[Data listing]
-*-
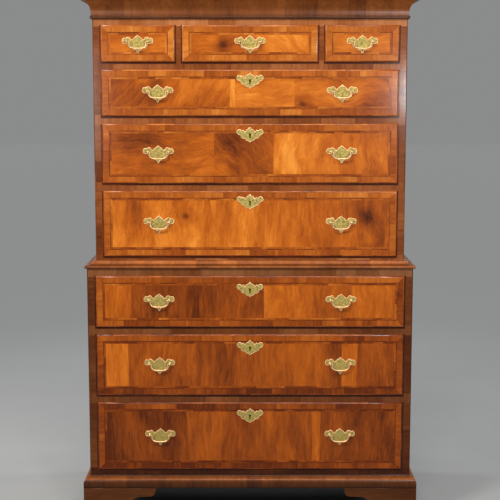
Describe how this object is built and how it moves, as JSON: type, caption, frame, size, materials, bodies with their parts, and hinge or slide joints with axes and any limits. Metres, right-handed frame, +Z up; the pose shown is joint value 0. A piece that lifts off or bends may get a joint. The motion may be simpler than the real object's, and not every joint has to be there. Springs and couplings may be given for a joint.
{
  "type": "chest-on-chest",
  "caption": "Walnut chest-on-chest: an upper chest of short and long drawers on a wider chest of long drawers, with bracket feet, a cavetto cornice and brass bail handles.",
  "frame": {"origin": "on the floor, under the middle of the whole piece", "axes": "+Z up, -Y to the front, +X to the right as seen from the front"},
  "size_m": [1.085, 0.565, 1.6723],
  "materials": {
    "walnut_veneer": "figured walnut veneer, crossbanded and feather banded, French polished",
    "walnut_case": "straight-grained walnut and crossbanded facings, polished",
    "walnut_moulding": "cross-grained walnut mouldings, dark polish",
    "oak_lining": "dry planed oak",
    "pine_boards": "rough sawn pine, unfinished",
    "brass": "worn polished brass"
  },
  "bodies": {
    "lower_chest": {"lower_carcase": "walnut_case", "lower_back_boards": "pine_boards", "waist_moulding": "walnut_moulding", "base_moulding": "walnut_moulding", "front_left_foot": "walnut_case", "front_right_foot": "walnut_case", "rear_left_foot": "walnut_case", "rear_right_foot": "walnut_case"},
    "upper_chest": {"upper_carcase": "walnut_case", "upper_back_boards": "pine_boards", "cornice": "walnut_moulding"},
    "lower_third_drawer": {"lower_third_drawer_front": "walnut_veneer", "lower_third_drawer_lining": "oak_lining", "lower_third_left_handle_plate": "brass", "lower_third_right_handle_plate": "brass"},
    "lower_third_left_bail": {"lower_third_left_bail": "brass"},
    "lower_third_right_bail": {"lower_third_right_bail": "brass"},
    "lower_second_drawer": {"lower_second_drawer_front": "walnut_veneer", "lower_second_drawer_lining": "oak_lining", "lower_second_left_handle_plate": "brass", "lower_second_right_handle_plate": "brass"},
    "lower_second_left_bail": {"lower_second_left_bail": "brass"},
    "lower_second_right_bail": {"lower_second_right_bail": "brass"},
    "lower_first_drawer": {"lower_first_drawer_front": "walnut_veneer", "lower_first_drawer_lining": "oak_lining", "lower_first_left_handle_plate": "brass", "lower_first_right_handle_plate": "brass"},
    "lower_first_left_bail": {"lower_first_left_bail": "brass"},
    "lower_first_right_bail": {"lower_first_right_bail": "brass"},
    "upper_third_drawer": {"upper_third_drawer_front": "walnut_veneer", "upper_third_drawer_lining": "oak_lining", "upper_third_left_handle_plate": "brass", "upper_third_right_handle_plate": "brass"},
    "upper_third_left_bail": {"upper_third_left_bail": "brass"},
    "upper_third_right_bail": {"upper_third_right_bail": "brass"},
    "upper_second_drawer": {"upper_second_drawer_front": "walnut_veneer", "upper_second_drawer_lining": "oak_lining", "upper_second_left_handle_plate": "brass", "upper_second_right_handle_plate": "brass"},
    "upper_second_left_bail": {"upper_second_left_bail": "brass"},
    "upper_second_right_bail": {"upper_second_right_bail": "brass"},
    "upper_first_drawer": {"upper_first_drawer_front": "walnut_veneer", "upper_first_drawer_lining": "oak_lining", "upper_first_left_handle_plate": "brass", "upper_first_right_handle_plate": "brass"},
    "upper_first_left_bail": {"upper_first_left_bail": "brass"},
    "upper_first_right_bail": {"upper_first_right_bail": "brass"},
    "short_left_drawer": {"short_left_drawer_front": "walnut_veneer", "short_left_drawer_lining": "oak_lining", "short_left_handle_plate": "brass"},
    "short_left_bail": {"short_left_bail": "brass"},
    "short_middle_drawer": {"short_middle_drawer_front": "walnut_veneer", "short_middle_drawer_lining": "oak_lining", "short_middle_handle_plate": "brass"},
    "short_middle_bail": {"short_middle_bail": "brass"},
    "short_right_drawer": {"short_right_drawer_front": "walnut_veneer", "short_right_drawer_lining": "oak_lining", "short_right_handle_plate": "brass"},
    "short_right_bail": {"short_right_bail": "brass"}
  },
  "joints": [
    {"name": "upper_chest_lift", "type": "slide", "parent": "lower_chest", "child": "upper_chest", "axis": [0, 0, 1], "range_m": [0, 0.05]},
    {"name": "lower_third_slide", "type": "slide", "parent": "lower_chest", "child": "lower_third_drawer", "axis": [0, -1, 0], "range_m": [0, 0.4]},
    {"name": "lower_third_left_bail_swing", "type": "hinge", "parent": "lower_third_drawer", "child": "lower_third_left_bail", "pos_m": [-0.283, -0.2652, 0.2932], "axis": [-1, 0, 0], "range_deg": [-8, 100]},
    {"name": "lower_third_right_bail_swing", "type": "hinge", "parent": "lower_third_drawer", "child": "lower_third_right_bail", "pos_m": [0.283, -0.2652, 0.2932], "axis": [-1, 0, 0], "range_deg": [-8, 100]},
    {"name": "lower_second_slide", "type": "slide", "parent": "lower_chest", "child": "lower_second_drawer", "axis": [0, -1, 0], "range_m": [0, 0.4]},
    {"name": "lower_second_left_bail_swing", "type": "hinge", "parent": "lower_second_drawer", "child": "lower_second_left_bail", "pos_m": [-0.283, -0.2652, 0.5225], "axis": [-1, 0, 0], "range_deg": [-8, 100]},
    {"name": "lower_second_right_bail_swing", "type": "hinge", "parent": "lower_second_drawer", "child": "lower_second_right_bail", "pos_m": [0.283, -0.2652, 0.5225], "axis": [-1, 0, 0], "range_deg": [-8, 100]},
    {"name": "lower_first_slide", "type": "slide", "parent": "lower_chest", "child": "lower_first_drawer", "axis": [0, -1, 0], "range_m": [0, 0.4]},
    {"name": "lower_first_left_bail_swing", "type": "hinge", "parent": "lower_first_drawer", "child": "lower_first_left_bail", "pos_m": [-0.283, -0.2652, 0.72365], "axis": [-1, 0, 0], "range_deg": [-8, 100]},
    {"name": "lower_first_right_bail_swing", "type": "hinge", "parent": "lower_first_drawer", "child": "lower_first_right_bail", "pos_m": [0.283, -0.2652, 0.72365], "axis": [-1, 0, 0], "range_deg": [-8, 100]},
    {"name": "upper_third_slide", "type": "slide", "parent": "upper_chest", "child": "upper_third_drawer", "axis": [0, -1, 0], "range_m": [0, 0.38]},
    {"name": "upper_third_left_bail_swing", "type": "hinge", "parent": "upper_third_drawer", "child": "upper_third_left_bail", "pos_m": [-0.283, -0.2392, 0.9648], "axis": [-1, 0, 0], "range_deg": [-8, 100]},
    {"name": "upper_third_right_bail_swing", "type": "hinge", "parent": "upper_third_drawer", "child": "upper_third_right_bail", "pos_m": [0.283, -0.2392, 0.9648], "axis": [-1, 0, 0], "range_deg": [-8, 100]},
    {"name": "upper_second_slide", "type": "slide", "parent": "upper_chest", "child": "upper_second_drawer", "axis": [0, -1, 0], "range_m": [0, 0.38]},
    {"name": "upper_second_left_bail_swing", "type": "hinge", "parent": "upper_second_drawer", "child": "upper_second_left_bail", "pos_m": [-0.283, -0.2392, 1.1822], "axis": [-1, 0, 0], "range_deg": [-8, 100]},
    {"name": "upper_second_right_bail_swing", "type": "hinge", "parent": "upper_second_drawer", "child": "upper_second_right_bail", "pos_m": [0.283, -0.2392, 1.1822], "axis": [-1, 0, 0], "range_deg": [-8, 100]},
    {"name": "upper_first_slide", "type": "slide", "parent": "upper_chest", "child": "upper_first_drawer", "axis": [0, -1, 0], "range_m": [0, 0.38]},
    {"name": "upper_first_left_bail_swing", "type": "hinge", "parent": "upper_first_drawer", "child": "upper_first_left_bail", "pos_m": [-0.283, -0.2392, 1.3682], "axis": [-1, 0, 0], "range_deg": [-8, 100]},
    {"name": "upper_first_right_bail_swing", "type": "hinge", "parent": "upper_first_drawer", "child": "upper_first_right_bail", "pos_m": [0.283, -0.2392, 1.3682], "axis": [-1, 0, 0], "range_deg": [-8, 100]},
    {"name": "short_left_slide", "type": "slide", "parent": "upper_chest", "child": "short_left_drawer", "axis": [0, -1, 0], "range_m": [0, 0.38]},
    {"name": "short_left_bail_swing", "type": "hinge", "parent": "short_left_drawer", "child": "short_left_bail", "pos_m": [-0.34275, -0.2392, 1.5177], "axis": [-1, 0, 0], "range_deg": [-8, 100]},
    {"name": "short_middle_slide", "type": "slide", "parent": "upper_chest", "child": "short_middle_drawer", "axis": [0, -1, 0], "range_m": [0, 0.38]},
    {"name": "short_middle_bail_swing", "type": "hinge", "parent": "short_middle_drawer", "child": "short_middle_bail", "pos_m": [0, -0.2392, 1.5177], "axis": [-1, 0, 0], "range_deg": [-8, 100]},
    {"name": "short_right_slide", "type": "slide", "parent": "upper_chest", "child": "short_right_drawer", "axis": [0, -1, 0], "range_m": [0, 0.38]},
    {"name": "short_right_bail_swing", "type": "hinge", "parent": "short_right_drawer", "child": "short_right_bail", "pos_m": [0.34275, -0.2392, 1.5177], "axis": [-1, 0, 0], "range_deg": [-8, 100]}
  ]
}
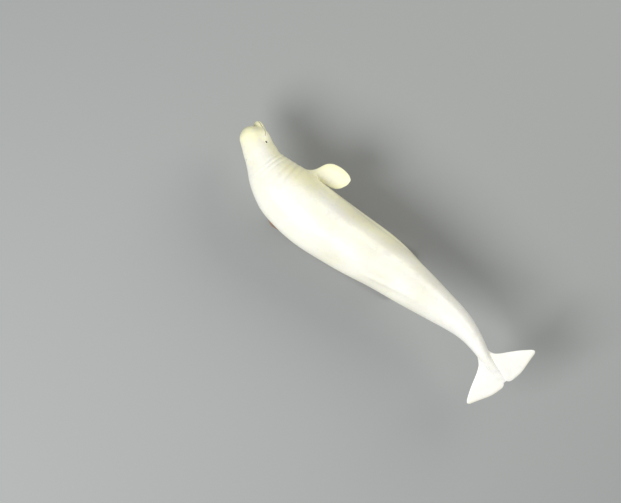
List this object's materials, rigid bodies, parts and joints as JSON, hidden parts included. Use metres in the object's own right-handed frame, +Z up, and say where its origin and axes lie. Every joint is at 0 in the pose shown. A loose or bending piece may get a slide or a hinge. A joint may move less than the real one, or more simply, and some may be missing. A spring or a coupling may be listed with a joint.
{
  "type": "beluga whale",
  "caption": "Life-size adult beluga whale swimming half rolled on to its left side, head turned, on a flat display stand with upright rods.",
  "frame": {"origin": "middle of the bounding box's footprint, on the floor under the stand", "axes": "+Z up; the whale lies along Y with its head towards -Y and its flukes towards +Y; its right side is towards -X and up"},
  "size_m": [1.09, 3.896, 1.0931],
  "materials": {
    "white_skin": "smooth, wet",
    "eye": "glossy",
    "stand_board": "stained oak, satin varnish",
    "stand_steel": "satin"
  },
  "bodies": {
    "root": {"head": "white_skin", "right_eye": "eye", "left_eye": "eye", "neck": "white_skin", "chest": "white_skin", "abdomen": "white_skin", "loin": "white_skin", "tail_stock": "white_skin", "right_flipper": "white_skin", "left_flipper": "white_skin", "right_fluke": "white_skin", "left_fluke": "white_skin", "stand_base": "stand_board", "stand_rod_front": "stand_steel", "stand_rod_rear": "stand_steel"}
  },
  "joints": []
}
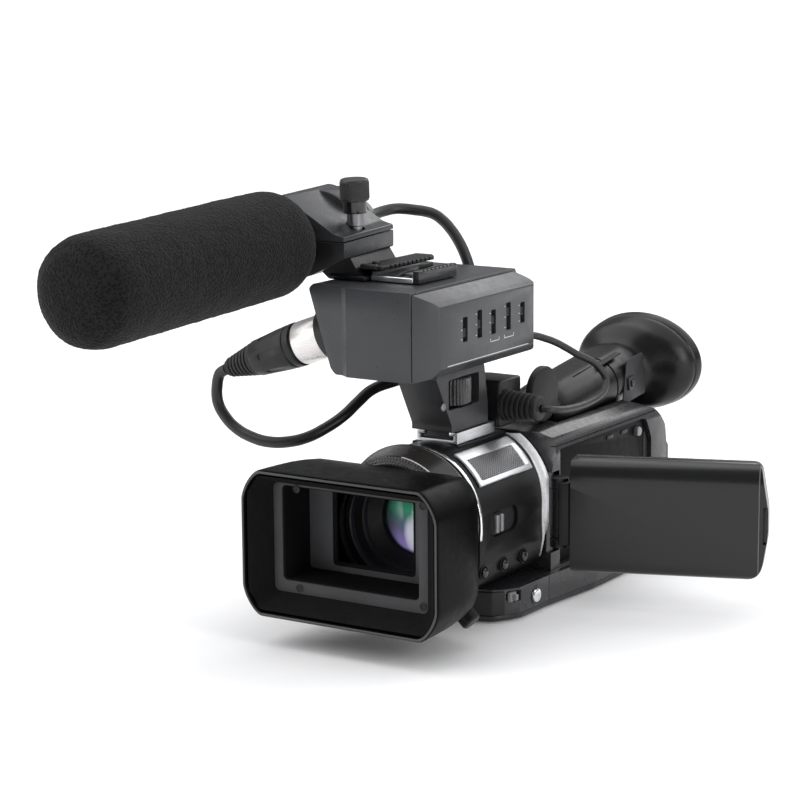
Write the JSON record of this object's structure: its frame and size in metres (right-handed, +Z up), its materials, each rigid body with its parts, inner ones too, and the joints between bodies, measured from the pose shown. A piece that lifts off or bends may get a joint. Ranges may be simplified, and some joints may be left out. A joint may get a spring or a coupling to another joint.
{
  "type": "camcorder",
  "caption": "Hand-held camcorder with a wide lens hood, fold-out screen, tilting viewfinder, clip-on microphone adapter and a shotgun microphone in a foam windscreen.",
  "frame": {"origin": "on the flat underside of the base plate, beside the tripod hole, 130 mm behind the lens hood's rim and straight below the lens axis", "axes": "+Z up; -Y is the way the lens looks, so +Y is towards the eyepiece; +X is the screen side and -X the grip side"},
  "size_m": [0.2263, 0.3476, 0.1873],
  "materials": {
    "hood_plastic": "satin moulded black plastic",
    "inner_matt": "matt dark grey plastic, light absorbing",
    "ring_gloss": "semi-gloss black, fine ribs",
    "lens_glass": "multi-coated optical glass",
    "sensor": "sensor window on a ceramic carrier",
    "bright_trim": "bright plated trim",
    "silver_trim": "satin silver",
    "body_plastic": "dark grey satin paint on plastic",
    "black_plastic": "black moulded plastic",
    "lid_satin": "dark satin screen cover",
    "screen_glass": "unlit screen",
    "board": "printed circuit board",
    "strap_webbing": "woven strap with padded cover",
    "rubber": "soft black rubber",
    "record_red": "red push button",
    "adapter_grey": "mid grey satin paint",
    "knob_black": "knurled black knob on a plated stud",
    "mic_body": "black anodised tube",
    "foam": "open-cell windscreen foam",
    "plug_metal": "nickel shell with black body and boot"
  },
  "bodies": {
    "camera": {"accessory_shoe": "silver_trim", "adapter_cable": "rubber", "adapter_neck": "body_plastic", "adapter_plug": "rubber", "adapter_shell": "adapter_grey", "adapter_side_panel": "adapter_grey", "adapter_top_shoe": "silver_trim", "base_plate": "black_plastic", "battery_pack": "black_plastic", "drum_shell": "ring_gloss", "front_lens": "lens_glass", "hood_mask": "inner_matt", "image_sensor": "sensor", "jack_cap": "rubber", "left_shell": "body_plastic", "lens_barrel": "inner_matt", "lens_hood": "hood_plastic", "main_board": "board", "mic_cable": "rubber", "mic_holder_base": "adapter_grey", "mic_tube": "mic_body", "right_shell": "body_plastic", "side_trim": "silver_trim", "tape_deck": "silver_trim", "trim_crescent": "bright_trim", "windscreen": "foam", "xlr_plug": "plug_metal", "xlr_sockets": "inner_matt"},
    "focus_ring": {"focus_ring": "ring_gloss"},
    "hood_lock_screw": {"hood_lock_screw": "hood_plastic"},
    "lcd_arm": {"lcd_arm": "black_plastic"},
    "lcd_panel": {"lcd_cover": "lid_satin", "lcd_bezel": "body_plastic", "lcd_screen": "screen_glass"},
    "viewfinder": {"viewfinder_tube": "hood_plastic", "eyecup": "rubber", "eyepiece_lens": "lens_glass"},
    "diopter_lever": {"diopter_lever": "black_plastic"},
    "drum_switch": {"drum_switch": "black_plastic"},
    "drum_button_1": {"drum_button_1": "black_plastic"},
    "drum_button_2": {"drum_button_2": "black_plastic"},
    "drum_button_3": {"drum_button_3": "black_plastic"},
    "round_button": {"round_button": "bright_trim"},
    "display_button": {"display_button": "black_plastic"},
    "side_switch": {"side_switch": "black_plastic"},
    "jack_cover": {"jack_cover": "rubber"},
    "zoom_rocker": {"zoom_rocker": "black_plastic"},
    "photo_button": {"photo_button": "silver_trim"},
    "record_button": {"record_button": "record_red"},
    "mode_dial": {"mode_dial": "black_plastic"},
    "cassette_lid": {"cassette_lid": "black_plastic", "hand_strap": "strap_webbing"},
    "clamp_wheel": {"clamp_wheel": "black_plastic"},
    "mic_clamp_jaw": {"mic_clamp_jaw": "adapter_grey"},
    "clamp_knob": {"clamp_knob": "knob_black"},
    "adapter_switch_1": {"adapter_switch_1": "black_plastic"},
    "adapter_switch_2": {"adapter_switch_2": "black_plastic"},
    "adapter_switch_3": {"adapter_switch_3": "black_plastic"},
    "adapter_switch_4": {"adapter_switch_4": "black_plastic"},
    "adapter_switch_5": {"adapter_switch_5": "black_plastic"}
  },
  "joints": [
    {"name": "focus_turn", "type": "hinge", "parent": "camera", "child": "focus_ring", "pos_m": [0, -0.078, 0.0455], "axis": [0, 1, 0], "continuous": true},
    {"name": "hood_screw_turn", "type": "hinge", "parent": "camera", "child": "hood_lock_screw", "pos_m": [0.03218, -0.0874, 0.01549], "axis": [0.7314, 0, -0.682], "continuous": true},
    {"name": "lcd_swing", "type": "hinge", "parent": "camera", "child": "lcd_arm", "pos_m": [0.0366, -0.0115, 0.0412], "axis": [0, 0, 1], "range_deg": [-20, 70]},
    {"name": "lcd_turn", "type": "hinge", "parent": "lcd_arm", "child": "lcd_panel", "pos_m": [0.04241, -0.01109, 0.0412], "axis": [0.9397, 0.342, 0], "range_deg": [0, 180]},
    {"name": "viewfinder_tilt", "type": "hinge", "parent": "camera", "child": "viewfinder", "pos_m": [0.005, 0.03, 0.076], "axis": [1, 0, 0], "range_deg": [0, 60]},
    {"name": "diopter_slide", "type": "slide", "parent": "viewfinder", "child": "diopter_lever", "axis": [0, 0.9903, 0.1392], "range_m": [-0.002, 0.002]},
    {"name": "focus_selector_slide", "type": "slide", "parent": "camera", "child": "drum_switch", "axis": [0, 1, 0], "range_m": [0, 0.0105]},
    {"name": "drum_button_1_press", "type": "slide", "parent": "camera", "child": "drum_button_1", "axis": [-1, 0, 0], "range_m": [0, 0.0008], "stiffness_N_per_m": 400},
    {"name": "drum_button_2_press", "type": "slide", "parent": "camera", "child": "drum_button_2", "axis": [-1, 0, 0], "range_m": [0, 0.0008], "stiffness_N_per_m": 400},
    {"name": "drum_button_3_press", "type": "slide", "parent": "camera", "child": "drum_button_3", "axis": [-1, 0, 0], "range_m": [0, 0.0008], "stiffness_N_per_m": 400},
    {"name": "round_button_press", "type": "slide", "parent": "camera", "child": "round_button", "axis": [-1, 0, 0], "range_m": [0, 0.0008], "stiffness_N_per_m": 400},
    {"name": "display_button_press", "type": "slide", "parent": "camera", "child": "display_button", "axis": [-1, 0, 0], "range_m": [0, 0.0006], "stiffness_N_per_m": 400},
    {"name": "side_switch_slide", "type": "slide", "parent": "camera", "child": "side_switch", "axis": [0, 1, 0], "range_m": [0, 0.002]},
    {"name": "jack_cover_open", "type": "hinge", "parent": "camera", "child": "jack_cover", "pos_m": [0.017, -0.0561, 0.0084], "axis": [0, 0, -1], "range_deg": [0, 80]},
    {"name": "zoom_rock", "type": "hinge", "parent": "camera", "child": "zoom_rocker", "pos_m": [-0.0183, 0.021, 0.0757], "axis": [1, 0, 0], "range_deg": [-5, 5], "stiffness_Nm_per_rad": 0.05},
    {"name": "photo_button_press", "type": "slide", "parent": "camera", "child": "photo_button", "axis": [0, 0, -1], "range_m": [0, 0.0008], "stiffness_N_per_m": 400},
    {"name": "record_press", "type": "slide", "parent": "camera", "child": "record_button", "axis": [0, -1, 0], "range_m": [0, 0.001], "stiffness_N_per_m": 400},
    {"name": "mode_dial_turn", "type": "hinge", "parent": "camera", "child": "mode_dial", "pos_m": [-0.028, 0.102, 0.037], "axis": [0, 1, 0], "range_deg": [0, 60]},
    {"name": "cassette_lid_open", "type": "hinge", "parent": "camera", "child": "cassette_lid", "pos_m": [-0.042, 0.043, 0.0134], "axis": [0, -1, 0], "range_deg": [0, 45]},
    {"name": "clamp_wheel_turn", "type": "hinge", "parent": "camera", "child": "clamp_wheel", "pos_m": [0.0006, -0.046, 0.0976], "axis": [0, 0, 1], "continuous": true},
    {"name": "mic_clamp_open", "type": "hinge", "parent": "camera", "child": "mic_clamp_jaw", "pos_m": [-0.077, -0.078, 0.1616], "axis": [0, -0.999, -0.0436], "range_deg": [0, 75]},
    {"name": "clamp_knob_turn", "type": "hinge", "parent": "mic_clamp_jaw", "child": "clamp_knob", "pos_m": [-0.0356, -0.05952, 0.16241], "axis": [0, -0.0436, 0.999], "continuous": true},
    {"name": "adapter_switch_1_slide", "type": "slide", "parent": "camera", "child": "adapter_switch_1", "axis": [0, 0, 1], "range_m": [-0.0018, 0.0046]},
    {"name": "adapter_switch_2_slide", "type": "slide", "parent": "camera", "child": "adapter_switch_2", "axis": [0, 0, 1], "range_m": [-0.0038, 0.004]},
    {"name": "adapter_switch_3_slide", "type": "slide", "parent": "camera", "child": "adapter_switch_3", "axis": [0, 0, 1], "range_m": [-0.004, 0.0024]},
    {"name": "adapter_switch_4_slide", "type": "slide", "parent": "camera", "child": "adapter_switch_4", "axis": [0, 0, 1], "range_m": [-0.0058, 0.002]},
    {"name": "adapter_switch_5_slide", "type": "slide", "parent": "camera", "child": "adapter_switch_5", "axis": [0, 0, 1], "range_m": [-0.0032, 0.0018]}
  ]
}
-*-
• _DIRECTIONS_
In the material above, tally every line with the string "pose" in it, then give that number alone.

• _TASK RESULT_
3